I’ve found the theater name styled as Coté in a modern source, but early trade journals, the AMPD and the FDY all give the name as Cota, with an “a”. The earliest instance of Cote (with an “e” and unaccented) I’ve seen is in the item from Boxoffice of September 4, 1948, cited earlier. It is always Cote in every Boxoffice mention I’ve seen. The first (and only) instance of Coté I’ve seen is in the article cited in my first comment on this house (click on Bruce Calvert’s name to see his copypasta. The Zwire page he got it from is gone.)

Coté (or perhaps Côte or Côté) is probably correct, but what we use should be based on how the theater’s advertisements styled it, if we can find an ad, or what the signage on the building said, if we can find a photo of it. And given that it was listed as Cota in so many early sources, that spelling should probably at least be listed as an aka.

SethG
SethG on August 7, 2023 at 10:10 pm

Looks like the theater and owner’s name should be Coté, not Cote.

SethG
SethG on August 7, 2023 at 11:59 am

This was a Masonic temple with the theater on the first floor. It does not appear on the January 1913 Sanborn. It must have been built to include the theater from the beginning.

Joe Vogel
Joe Vogel on September 29, 2021 at 4:10 pm

An item about the 35th Anniversary of the Cote Theatre appeared in The Exhibitor of September 29, 1948. It said that the house originally opened on November 21, 1913.

Joe Vogel
Joe Vogel on March 23, 2016 at 8:45 pm

The Cote Theatre was opened in 1913 by Dennis Cote, who had earlier operated a storefront theater,opened in 1910, on East Main Street. The Cote Theatre closed in 1958, according to the article on this web page, which covers the history of all three theaters in Waukon.
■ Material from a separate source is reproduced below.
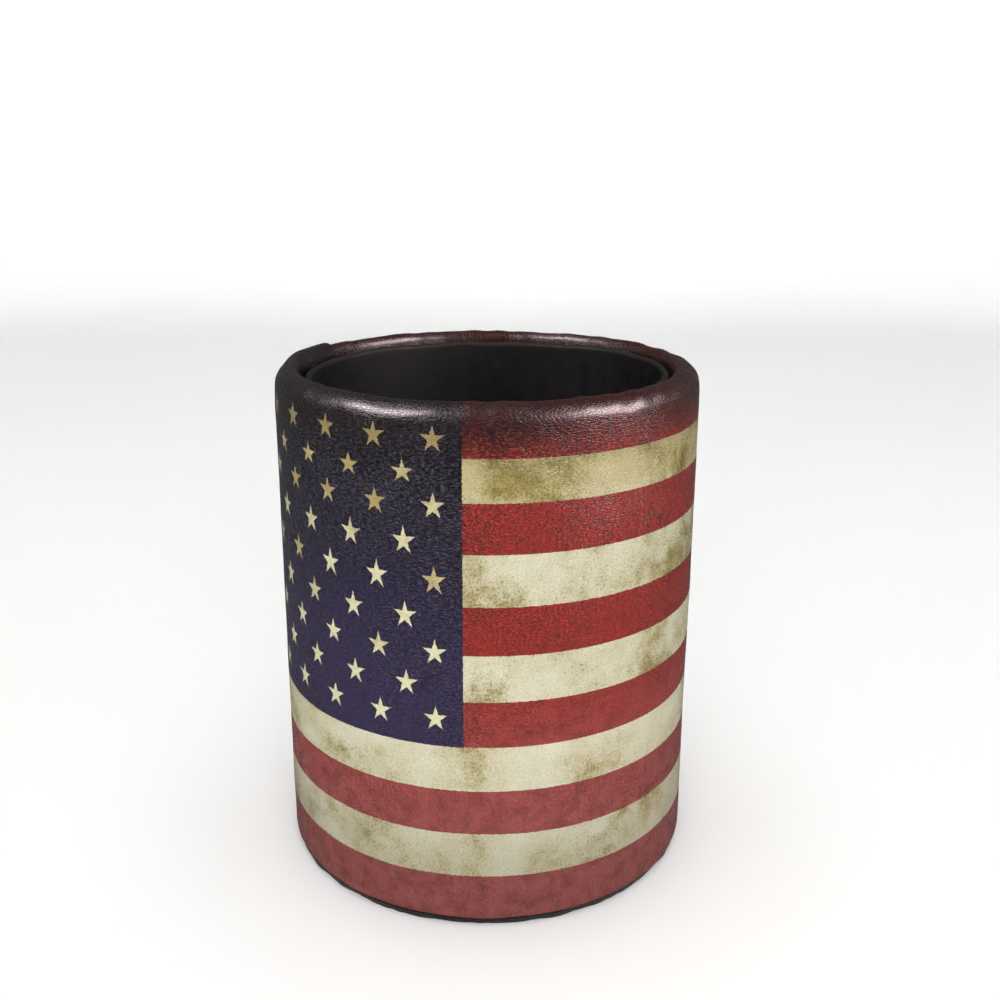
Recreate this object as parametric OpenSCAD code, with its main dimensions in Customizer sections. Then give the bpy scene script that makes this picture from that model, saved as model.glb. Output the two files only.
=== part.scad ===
// Pen holder cup: a greyboard tube wrapped in padded, printed faux leather,
// with a separate lined card sleeve pushed in from the top and a pad under the base.
// Origin: centre of the face that the cup stands on. +Z runs up the cup's axis.
// The front faces -Y. All sizes are in millimetres.

/* [Cup] */
// Outer diameter over the cover, clear of the lap
cup_d = 90; // [75:1:120]
// Height from the table to the crest of the rim
cup_h = 108; // [85:1:150]

/* [Cover] */
// Thickness of the faux leather cover
cover_t = 1.0; // [0.7:0.1:1.3]
// How far the cover is turned down inside the rim
turn_in_h = 15; // [10:1:25]
// How far the cover is turned in under the tube
turn_under_w = 6; // [4:0.5:10]
// Corner radius where the cover turns under the base
foot_r = 1.6; // [1.4:0.1:2.5]
// Corner radius of the rim on the outside, over the padding
rim_outer_r = 3.4; // [2.6:0.1:3.6]
// Corner radius of the rim on the inside
rim_inner_r = 1.8; // [1.4:0.1:2.6]

/* [Lap seam] */
// Direction of the middle of the lap, counted anticlockwise from +X
lap_a = 161; // [0:1:359]
// Width of the lap, along the outside of the cup
lap_w = 12.5; // [8:0.5:20]
// How far the upper ply of the lap stands proud
lap_rise = 0.7; // [0.4:0.1:0.9]

/* [Stiffening] */
// Thickness of the foam padding between the tube and the cover
padding_t = 1.2; // [0.8:0.1:2]
// Height of the padding over the top edge of the tube
rim_padding_h = 2.0; // [1:0.1:3]
// Wall of the greyboard tube
tube_t = 2.2; // [1.8:0.1:4]
// Thickness of the board disc that closes the tube
base_board_t = 2.4; // [1.5:0.1:4]
// Clearance of the board disc in the tube, at the radius
board_clearance = 0.1; // [0.05:0.05:0.3]

/* [Lining] */
// Thickness of the lining cloth
lining_t = 0.4; // [0.3:0.1:0.6]
// Thickness of the card under the lining
card_t = 0.9; // [0.7:0.1:1.6]
// Glue gap between the sleeve and the turned-in cover, at the radius
sleeve_gap = 0.3; // [0.1:0.1:0.5]
// How far the top edge of the sleeve lies below the crest of the rim
sleeve_drop = 1.8; // [1:0.1:4]
// How far the lining is turned down behind the card
lining_turn_h = 8; // [5:1:15]
// Clearance of the floor disc in the sleeve, at the radius
floor_gap = 0.3; // [0.1:0.1:0.5]

/* [Base pad] */
// Thickness of the pad that the cup stands on
base_pad_t = 1.0; // [0.8:0.1:2]
// How far the edge of the pad is set in from the cover
base_pad_inset = 0.8; // [0.5:0.1:3]

/* [Hidden] */
$fn = 144;
arc_steps = 6;     // straight pieces in a quarter circle of a wall's outline
lap_root = 0.3;    // how deep the upper ply is joined into the cover
crest_w = 0.2;     // flat left on the crest between the two corners of the rim

// Radii, from the outside in
cup_r = cup_d / 2;
padding_ro = cup_r - cover_t;
tube_ro = padding_ro - padding_t;
tube_ri = tube_ro - tube_t;
turn_in_ri = tube_ri - cover_t;
sleeve_ro = turn_in_ri - sleeve_gap;
card_ro = sleeve_ro - lining_t;
card_ri = card_ro - card_t;
bore_r = card_ri - lining_t;
floor_r = bore_r - floor_gap;

// Heights, from the table up
cover_z = base_pad_t;
tube_z = cover_z + cover_t;
floor_z = tube_z + base_board_t;
tube_top = cup_h - cover_t - rim_padding_h;
turn_in_z = cup_h - turn_in_h;
sleeve_top = cup_h - sleeve_drop;

// Corner radii of the cover, limited by the wall that each goes round
foot_corner_r = min(foot_r, cover_t + padding_t);
inner_corner_r = min(rim_inner_r, cover_t + rim_padding_h);
outer_corner_r = min(rim_outer_r, cup_r - turn_in_ri - inner_corner_r - crest_w);

// Points on an arc about [cx, cz] from angle a0 to angle a1
function arc(cx, cz, r, a0, a1) = [
    for (i = [0 : arc_steps])
        let (a = a0 + (a1 - a0) * i / arc_steps)
            [cx + r * cos(a), cz + r * sin(a)]
];

// Outline of the wall's section, pulled in by t: round the foot's corner, and over
// the rim, where the inner corner is turned through inner_a
function foot_arc(t) =
    arc(cup_r - foot_corner_r, cover_z + foot_corner_r, foot_corner_r - t, 270, 360);
function outer_arc(t) =
    arc(cup_r - outer_corner_r, cup_h - outer_corner_r, outer_corner_r - t, 0, 90);
function inner_arc(t, turn_a) =
    arc(turn_in_ri + inner_corner_r, cup_h - inner_corner_r, inner_corner_r - t, 90, 90 + turn_a);
function rim_arcs(t, inner_a = 90) = concat(outer_arc(t), inner_arc(t, inner_a));

function reversed(points) = [for (i = [len(points) - 1 : -1 : 0]) points[i]];

module revolved(points) {
    rotate_extrude() polygon(points);
}

module disc(r, z, h) {
    translate([0, 0, z]) cylinder(r = r, h = h);
}

// Faux leather wrap, turned over the rim and under the foot, with its ends lapped
module cover() {
    under_ri = cup_r - turn_under_w;
    color("#8c3f3a") {
        union() {
            revolved(concat(
                [[under_ri, cover_z]],
                foot_arc(0),
                rim_arcs(0),
                [[turn_in_ri, turn_in_z], [tube_ri, turn_in_z]],
                reversed(rim_arcs(cover_t)),
                reversed(foot_arc(cover_t)),
                [[under_ri, tube_z]]
            ));
            lap();
        }
    }
}

// Upper ply of the lap: it starts above the foot and runs out on top of the rim
module lap() {
    sweep_a = lap_w / cup_r * 180 / PI;
    lap_z = cover_z + foot_corner_r;
    rotate([0, 0, lap_a - sweep_a / 2])
        rotate_extrude(angle = sweep_a)
            polygon(concat(
                [[cup_r - lap_root, lap_z], [cup_r + lap_rise, lap_z]],
                rim_arcs(-lap_rise, 45),
                reversed(rim_arcs(lap_root, 45))
            ));
}

// Foam laid round the tube and over its top edge
module padding() {
    color("#d9d4c6")
        revolved(concat(
            [[tube_ro, tube_z]],
            foot_arc(cover_t),
            rim_arcs(cover_t),
            [[tube_ri, tube_top], [tube_ro, tube_top]]
        ));
}

// Greyboard tube that gives the cup its shape
module core_tube() {
    color("#8d8679")
        translate([0, 0, tube_z])
            difference() {
                cylinder(r = tube_ro, h = tube_top - tube_z);
                translate([0, 0, -1]) cylinder(r = tube_ri, h = tube_top - tube_z + 2);
            }
}

// Board disc glued in the foot of the tube
module base_board() {
    color("#9a9384") disc(tube_ri - board_clearance, tube_z, base_board_t);
}

// Rolled card that holds the lining round
module lining_card() {
    card_h = sleeve_top - lining_t - floor_z;
    color("#6f6a61")
        translate([0, 0, floor_z])
            difference() {
                cylinder(r = card_ro, h = card_h);
                translate([0, 0, -1]) cylinder(r = card_ri, h = card_h + 2);
            }
}

// Black lining inside the card, turned over its top edge and down behind it
module lining() {
    color("#1b1a1b")
        revolved([
            [bore_r, floor_z],
            [card_ri, floor_z],
            [card_ri, sleeve_top - lining_t],
            [card_ro, sleeve_top - lining_t],
            [card_ro, sleeve_top - lining_turn_h],
            [sleeve_ro, sleeve_top - lining_turn_h],
            [sleeve_ro, sleeve_top],
            [bore_r, sleeve_top]
        ]);
}

// Card disc of the cup's floor
module floor_card() {
    color("#6f6a61") disc(floor_r - lining_t, floor_z, card_t);
}

// Lining drawn over the floor disc and down round its edge
module floor_lining() {
    color("#1b1a1b")
        translate([0, 0, floor_z])
            difference() {
                cylinder(r = floor_r, h = card_t + lining_t);
                translate([0, 0, -1]) cylinder(r = floor_r - lining_t, h = card_t + 1);
            }
}

// Pad glued under the turned-in cover
module base_pad() {
    color("#242222") disc(cup_r - base_pad_inset, 0, base_pad_t);
}

cover();
padding();
core_tube();
base_board();
lining_card();
lining();
floor_card();
floor_lining();
base_pad();
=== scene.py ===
"""Looks of a desk pen cup: every sheet of it, its finishes, and the table it stands on.

Each operator makes one piece or one group of like pieces. Lengths are in metres, and the
distances on the flat sheets, which carry their print and grain, are in millimetres.
Azimuths run from the front, -Y, towards +X.
"""

import math

import bmesh
import bpy
import numpy as np
from mathutils import Matrix, Vector


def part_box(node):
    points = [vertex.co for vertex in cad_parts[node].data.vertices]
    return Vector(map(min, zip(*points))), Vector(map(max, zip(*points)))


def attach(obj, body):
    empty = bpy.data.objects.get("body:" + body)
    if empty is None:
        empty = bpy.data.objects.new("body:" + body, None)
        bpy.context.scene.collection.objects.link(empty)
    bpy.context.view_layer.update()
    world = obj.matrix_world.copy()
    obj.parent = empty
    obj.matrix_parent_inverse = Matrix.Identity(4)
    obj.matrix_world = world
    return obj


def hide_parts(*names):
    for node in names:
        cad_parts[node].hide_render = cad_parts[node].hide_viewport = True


bl_info = {
    "name": "Pen Holder Cup",
    "version": (1, 0, 0),
    "blender": (4, 5, 0),
    "location": "3D View > Sidebar > Pen Cup",
    "description": "Builds a round desk cup of printed faux leather with a black lined sleeve",
    "category": "Object",
}

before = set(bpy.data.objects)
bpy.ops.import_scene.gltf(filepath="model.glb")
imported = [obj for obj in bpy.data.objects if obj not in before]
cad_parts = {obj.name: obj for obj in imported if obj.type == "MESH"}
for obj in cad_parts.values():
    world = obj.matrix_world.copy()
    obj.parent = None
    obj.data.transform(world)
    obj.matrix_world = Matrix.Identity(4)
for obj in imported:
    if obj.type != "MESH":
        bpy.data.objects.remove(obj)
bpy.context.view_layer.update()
MM = 0.001


# ---------------- sizes from the frame


def ring(node):
    """Smallest and largest distance of a CAD node's corners from the cup's axis."""
    reach = [math.hypot(v.co.x, v.co.y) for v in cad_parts[node].data.vertices]
    return min(reach), max(reach)


def heights(node):
    """Lowest and highest z of a CAD node."""
    low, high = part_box(node)
    return low.z, high.z


def azimuth_of(point):
    """Direction of a point round the cup's axis, from the front towards +X."""
    return math.atan2(point.x, -point.y)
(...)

The papers of the La Crosse architectural firm Parkinson & Dockendorff include drawings of a theater at Waukon, which though undated are earlier than the drawings of the Bell Theatre in Sparta, Wisconsin, which was designed in 1916 and built in 1919. The client, however, was not named Cote but Bartell (possibly the landlord?) If the Cote Theatre was the project designed by that firm then it was probably a conversion of an existing building, the facade not being characteristic of the firm’s work and, indeed, displaying an architectural style characteristic of small commercial buildings built a decade or two earlier than 1913.